In Canada, south of Nunavut’s archipelago and east of the Rockies, there’s no point higher than Mount Caubvick, right here in Labrador.
Mount Caubvick is the highest and perhaps the most famous peak in the Torngat Mountains National Park, but it is not visited or photographed nearly as often as the spectacular slopes right on the coast or in the fjords. In fact, while the mountain was certainly known to Inuit and Innu for many centuries, the first documented ascent was not made until 1973.
The first Canadians to reach the summit were Ray Chipeniuk, Ron Parker, and Erik Sheer in 1978. They spent a month in Labrador on expedition, from August 4 to September 4, and Sheer took many photographs along the way—which is where the Labrador Institute Archive comes in.

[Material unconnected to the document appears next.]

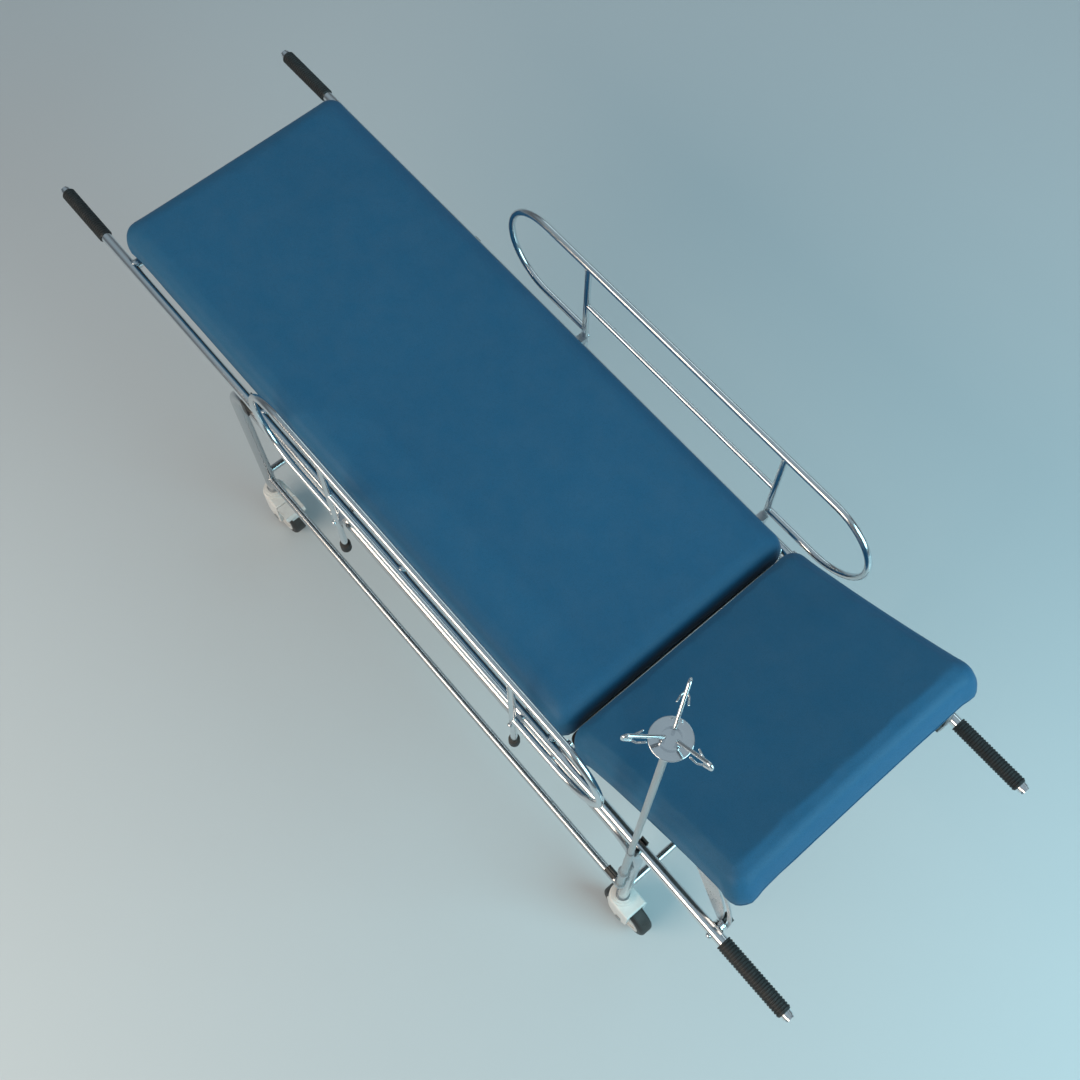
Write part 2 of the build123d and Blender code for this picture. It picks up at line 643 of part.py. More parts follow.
def quadrant(side):
    """The slotted plate that hangs from the head board and runs past the clamp bolt."""
    r_out = CLAMP_RADIUS + QUADRANT_MARGIN
    sweep_angle = HEAD_ANGLE + HEAD_SPARE_ANGLE
    low = radians(sweep_angle + 3.5)
    mid = radians(sweep_angle / 2)
    corner_top = (sqrt(r_out ** 2 - BOARD_Z ** 2), BOARD_Z)
    corner_low = (r_out * cos(low), -r_out * sin(low))
    curved_edge = ThreePointArc(corner_top, (r_out * cos(mid), -r_out * sin(mid)), corner_low)
    rest = Polyline(corner_low, (QUADRANT_BACK, corner_low[1]), (QUADRANT_BACK, BOARD_Z), corner_top)
    outline = make_face([curved_edge, rest])
    slot_line = CenterArc((0, 0), CLAMP_RADIUS, -sweep_angle, sweep_angle)
    outline -= SlotArc(slot_line, CLAMP_BOLT_D + 8 * FIT)
    plate = plate_xz(outline, side * HEAD_PLATE_Y, side * PLATE_OUTER_Y)
    return plate + flange(QUADRANT_BACK, CLAMP_RADIUS - KNOB_D / 2 - KNOB_ROOM, side)


def clamp_knob(side):
    """A fluted knob on the inner end of a clamp bolt."""
    y0 = side * (HEAD_PLATE_Y - 2 * FIT)
    y1 = y0 - side * KNOB_T
    knob = rod_y(KNOB_D, y0, y1, CLAMP_X, LITTER_Z)
    for k in range(8):
        at_rim = Pos(CLAMP_X, (y0 + y1) / 2, LITTER_Z) * Rot(0, 45 * k, 0)
        at_rim *= Pos(KNOB_D / 2 + 1.2, 0, 0)
        knob -= at_rim * Rot(90, 0, 0) * Cylinder(2.4, KNOB_T + 2)
    return knob - rod_y(CLAMP_BOLT_D + 2 * FIT, y0, y1, CLAMP_X, LITTER_Z)


parts["head_board"] = raised(board(HEAD_BOARD_FROM_HINGE, HEAD_BOARD_FROM_HINGE + HEAD_BOARD_LENGTH,
                                   BOARD_Z))
parts["head_pad"] = raised(pad(HEAD_PAD_FROM_HINGE, HEAD_PAD_FROM_HINGE + HEAD_PAD_LENGTH,
                               BOARD_Z + DECK_T + REST_GAP))
parts["head_hinge_ears"] = both_sides(lambda side: raised(hinge_ear(side)))
parts["near_quadrant"] = raised(quadrant(-1))
parts["far_quadrant"] = raised(quadrant(1))
parts["near_clamp_knob"] = clamp_knob(-1)
parts["far_clamp_knob"] = clamp_knob(1)


# ---------------------------------------------------------------------- castors
# Each is drawn round its swivel axis at (0, 0), trailing towards +X.
CHEEK_Y = HOOD_CAVITY_W / 2
HOOD_INNER_R = WHEEL_R + HOOD_GAP


def caster_hood(braked):
    """The hood that holds the axle: round at the back, cut square in front."""
    half_w = HOOD_W / 2
    plan = Circle(half_w) + Pos(HOOD_FRONT / 2, 0) * Rectangle(HOOD_FRONT, HOOD_W)
    hood = extrude(plan, HOOD_TOP)
    side_view = make_face(Polyline(
        (-half_w - 1, HOOD_TOP), (HOOD_FRONT + 1, HOOD_TOP), (HOOD_FRONT + 1, WHEEL_R + 6),
        (TRAIL + 11, WHEEL_R - 13), (TRAIL - 11, WHEEL_R - 13), (-half_w - 1, WHEEL_R + 34),
        close=True))
    hood &= plate_xz(side_view, -half_w, half_w)
    hood = fillet(hood.faces().sort_by(Axis.Z)[-1].edges(), 5.0)
    for step_d, step_top in BOSS_STEPS:
        hood += rod_z(step_d, HOOD_TOP - 1, step_top, 0, 0)
    hood -= rod_y(2 * HOOD_INNER_R, -CHEEK_Y, CHEEK_Y, TRAIL, WHEEL_R)
    hood -= rod_z(STEM_D + 2 * FIT, WHEEL_R, HOOD_TOP + 20, 0, 0)
    hood -= rod_y(AXLE_D, -HOOD_W, HOOD_W, TRAIL, WHEEL_R)
    if braked:
        for s in (-1, 1):
            hood += brake_ear(s)
    return hood


def brake_ear(side):
    """An ear on the hood's front that carries one end of the pedal's pin."""
    x_pin, z_pin = PEDAL_PIN
    y0 = side * CHEEK_Y
    y1 = side * (CHEEK_Y + 5.0)
    ear = rod_y(14.0, y0, y1, x_pin, z_pin)
    ear += block(HOOD_FRONT - 2.0, x_pin, y0, y1, z_pin - 7.0, z_pin + 7.0)
    return ear - rod_y(PEDAL_PIN_D + 2 * FIT, y0, y1, x_pin, z_pin)


def brake_pedal():
    """A foot pedal level with the hood's top, with its own pin and a brake shoe."""
    x_pin, z_pin = PEDAL_PIN
    half_w = PEDAL_W / 2
    web_y = CHEEK_Y - PEDAL_GAP
    web_x = PEDAL_HUB_D / 2
    back = HOOD_FRONT + PEDAL_GAP
    bevel = PEDAL_REACH - PEDAL_DROP
    top = HOOD_TOP - 1.0
    low = top - PEDAL_T
    tread = make_face(Polyline(
        (back, top), (bevel, top), (PEDAL_REACH, top - PEDAL_DROP),
        (PEDAL_REACH, low - PEDAL_DROP), (bevel, low), (back, low),
        close=True))
    pedal = plate_xz(tread, -half_w, half_w)
    pedal = fillet(pedal.edges().filter_by(Axis.Z), 2.0)
    pedal += rod_y(PEDAL_PIN_D, -CHEEK_Y - 5.0, CHEEK_Y + 5.0, x_pin, z_pin)
    pedal += rod_y(PEDAL_HUB_D, -web_y, web_y, x_pin, z_pin)
    pedal += block(x_pin - web_x, x_pin + web_x, -web_y, web_y, z_pin, low + 1.0)
    shoe = block(x_pin + 8.0, x_pin + 24.0, -TYRE_W / 3, TYRE_W / 3, z_pin - 24.0, low + 1.0)
    shoe -= rod_y(WHEEL_D + 2 * SHOE_GAP, -TYRE_W, TYRE_W, TRAIL, WHEEL_R)
    return pedal + shoe


def caster_axle():
    """The axle bolt, with a flat head at each cheek."""
    reach = HOOD_W / 2
    axle = rod_y(AXLE_D, -reach, reach, TRAIL, WHEEL_R)
    for s in (-1, 1):
        axle += rod_y(AXLE_D + 6.0, s * reach, s * (reach + 2.5), TRAIL, WHEEL_R)
    return axle


def wheel_hub():
    """The wheel's centre, with a shallow round recess in each face."""
    half_w = HUB_W / 2
    hub = rod_y(HUB_D, -half_w, half_w, TRAIL, WHEEL_R)
    for s in (-1, 1):
        recess = rod_y(HUB_D - 16.0, s * half_w, s * (half_w - 4.0), TRAIL, WHEEL_R)
        recess -= rod_y(28.0, s * half_w, s * (half_w - 4.0), TRAIL, WHEEL_R)
        hub -= recess
    return hub - rod_y(AXLE_D + 2 * FIT, -half_w, half_w, TRAIL, WHEEL_R)


def tyre():
    """The tyre, with a rounded tread."""
    ring = rod_y(WHEEL_D, -TYRE_W / 2, TYRE_W / 2, TRAIL, WHEEL_R)
    ring = fillet(ring.edges().filter_by(GeomType.CIRCLE), TYRE_EDGE)
    return ring - rod_y(HUB_D, -TYRE_W, TYRE_W, TRAIL, WHEEL_R)


for end_x, end_name in ((LEG_FOOT_X, "foot"), (LEG_HEAD_X, "head")):
    for side, side_name in ((-1, "near"), (1, "far")):
        place = Pos(end_x, side * TROLLEY_Y, 0)
        corner = f"{end_name}_{side_name}"
        braked = end_x < 0
        parts[f"hood_{corner}"] = place * caster_hood(braked)
        parts[f"axle_{corner}"] = place * caster_axle()
        parts[f"hub_{corner}"] = place * wheel_hub()
        parts[f"tyre_{corner}"] = place * tyre()
        if braked:
            parts[f"pedal_{corner}"] = place * brake_pedal()

# ----------------------------------------------------------------------- export
os.makedirs("parts", exist_ok=True)
for name, shape in parts.items():
    export_step(Pos(0, -ORIGIN_Y, 0) * shape, f"parts/{name}.step")
print(len(parts), "nodes written")
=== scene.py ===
# %% [markdown]
# # Stretcher trolley
# This file dresses a stretcher trolley: a padded litter that lifts off a tube
# frame on four castors. Its hard pieces come finished in shape from a CAD model,
# so here they only get their finishes. The two pads come as plain blocks, and
# are made again as soft cushions. Lengths are in metres, +X is the head end.

import bmesh
import bpy
from math import atan2, cos, pi, radians, sin, sqrt
from mathutils import Matrix, Vector
from mathutils.bvhtree import BVHTree


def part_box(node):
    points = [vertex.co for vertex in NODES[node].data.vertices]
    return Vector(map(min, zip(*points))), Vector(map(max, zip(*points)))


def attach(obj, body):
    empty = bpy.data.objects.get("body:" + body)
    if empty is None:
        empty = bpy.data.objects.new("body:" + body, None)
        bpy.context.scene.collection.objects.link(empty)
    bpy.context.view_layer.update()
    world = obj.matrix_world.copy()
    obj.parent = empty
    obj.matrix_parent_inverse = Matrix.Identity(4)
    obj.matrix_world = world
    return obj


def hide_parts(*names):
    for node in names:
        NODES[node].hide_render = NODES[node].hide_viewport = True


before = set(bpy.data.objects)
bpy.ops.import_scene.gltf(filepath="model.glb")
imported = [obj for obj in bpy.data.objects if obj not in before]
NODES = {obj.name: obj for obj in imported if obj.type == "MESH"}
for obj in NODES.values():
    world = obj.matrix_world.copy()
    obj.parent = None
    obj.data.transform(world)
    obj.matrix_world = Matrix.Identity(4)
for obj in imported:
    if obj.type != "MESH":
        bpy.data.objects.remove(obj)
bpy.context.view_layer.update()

# %% [markdown]
# ## Round tubes that look round
# A CAD mesh arrives as flat facets with split corners. One way to smooth it is
# to make the mesh again, but a CAD mesh must stay as it is. So each node gets
# two modifiers instead: one welds the split corners, and one splits again only
# at real edges.

# %% Smooth the CAD nodes
SHARP_EDGE = radians(32)
SAME_CORNER = 0.00001


def smooth_node(node):
    """Shade a CAD node smooth, with its real edges kept sharp."""
    weld = node.modifiers.new("weld corners", "WELD")
    weld.merge_threshold = SAME_CORNER
    split = node.modifiers.new("keep real edges", "EDGE_SPLIT")
    split.split_angle = SHARP_EDGE
    node.data.polygons.foreach_set("use_smooth", [True] * len(node.data.polygons))


for node in NODES.values():
    smooth_node(node)
print("smoothed", len(NODES), "nodes;", sum(len(n.data.polygons) for n in NODES.values()), "faces")

# %% [markdown]
# ## Node groups that several finishes share
# Every finish here wears along its edges, gathers a little dust, and varies in
# tone. Each of these effects could be drawn again in every material. A node
# group is built once and placed with its own values, so one change reaches all.
# The groups put out only masks, values and heights. The shader stays outside.

# %% A helper for building groups
def new_group(name, inputs, outputs):
    """A shader group with float or vector inputs {name: default} and outputs."""
    group = bpy.data.node_groups.new(name, "ShaderNodeTree")
    for socket_name, default in inputs.items():
        kind = "NodeSocketVector" if isinstance(default, tuple) else "NodeSocketFloat"
        socket = group.interface.new_socket(socket_name, in_out="INPUT", socket_type=kind)
        socket.default_value = default
    for socket_name in outputs:
        group.interface.new_socket(socket_name, in_out="OUTPUT", socket_type="NodeSocketFloat")
    return group, group.nodes.new("NodeGroupInput"), group.nodes.new("NodeGroupOutput")


def put(tree, kind, settings=None, **inputs):
    """Add a node, set its settings, and fill its inputs by value or by link."""
    node = tree.nodes.new(kind)
    for name, value in (settings or {}).items():
        setattr(node, name, value)
    for name, value in inputs.items():
        key = int(name[1:]) if name[0] == "i" and name[1:].isdigit() else name.replace("_", " ")
        if isinstance(value, bpy.types.NodeSocket):
            tree.links.new(value, node.inputs[key])
        else:
            node.inputs[key].default_value = value
    return node


def sums(tree, operation, a, b, clamp=False):
    """One Math node: a and b are numbers or sockets. Returns its output."""
    return put(tree, "ShaderNodeMath", {"operation": operation, "use_clamp": clamp}, i0=a, i1=b).outputs[0]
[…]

Erik Sheer was tragically killed in a car accident less than a year after his climb, at the age of 21. Afterwards his father, Frank Sheer, donated Erik’s slide collection to the Labrador Institute, where it remains today: 415 images in all.
Around 2001, Cy Bird of the Department of National Defence prepared digital transfers of the slides to use in orientation materials when welcoming staff to Labrador. Below are a few of these very same transfers, with new captions based on Erik Sheer’s original notes.
All in all, the slide collection makes for a remarkable record of time spent on a remarkable mountain.